> SHORT TASK: Pull out each line of the data that includes the word "from".

> INFORMATION SUPPLIED:

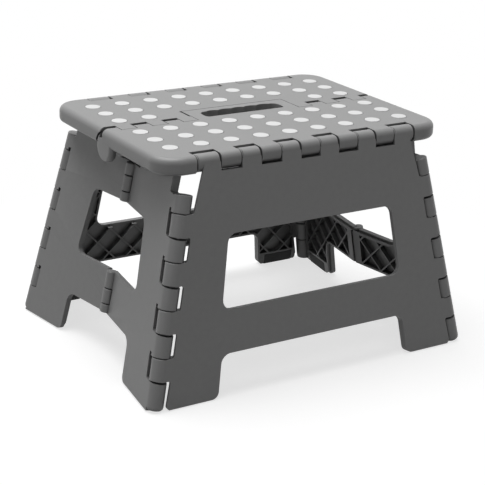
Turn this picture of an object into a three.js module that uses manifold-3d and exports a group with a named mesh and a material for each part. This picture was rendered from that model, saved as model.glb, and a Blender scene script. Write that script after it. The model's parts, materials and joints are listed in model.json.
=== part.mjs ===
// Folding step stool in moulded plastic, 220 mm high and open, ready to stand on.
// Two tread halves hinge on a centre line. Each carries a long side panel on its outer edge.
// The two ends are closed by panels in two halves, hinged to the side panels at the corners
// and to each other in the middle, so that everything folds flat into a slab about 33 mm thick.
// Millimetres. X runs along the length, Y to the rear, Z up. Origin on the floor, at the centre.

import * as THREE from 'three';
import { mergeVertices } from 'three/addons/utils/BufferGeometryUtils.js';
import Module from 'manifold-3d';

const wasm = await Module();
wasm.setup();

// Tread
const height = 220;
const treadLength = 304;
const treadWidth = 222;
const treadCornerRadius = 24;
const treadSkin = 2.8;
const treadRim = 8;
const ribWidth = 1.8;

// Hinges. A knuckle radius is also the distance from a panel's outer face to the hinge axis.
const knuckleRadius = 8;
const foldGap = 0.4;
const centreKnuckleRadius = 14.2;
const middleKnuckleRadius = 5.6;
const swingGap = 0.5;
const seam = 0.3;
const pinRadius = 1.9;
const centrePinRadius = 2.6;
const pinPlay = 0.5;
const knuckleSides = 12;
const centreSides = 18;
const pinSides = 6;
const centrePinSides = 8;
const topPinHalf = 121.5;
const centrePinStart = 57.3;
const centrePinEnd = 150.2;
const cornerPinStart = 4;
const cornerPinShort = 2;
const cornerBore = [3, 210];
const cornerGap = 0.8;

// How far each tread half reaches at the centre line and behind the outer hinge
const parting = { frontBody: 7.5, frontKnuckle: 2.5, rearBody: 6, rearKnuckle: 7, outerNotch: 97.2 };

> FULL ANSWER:
Turn this picture of an object into a three.js module that uses manifold-3d and exports a group with a named mesh and a material for each part. This picture was rendered from that model, saved as model.glb, and a Blender scene script. Write that script after it. The model's parts, materials and joints are listed in model.json.
import * as THREE from 'three';
import { mergeVertices } from 'three/addons/utils/BufferGeometryUtils.js';
import Module from 'manifold-3d';
// Hinges. A knuckle radius is also the distance from a panel's outer face to the hinge axis.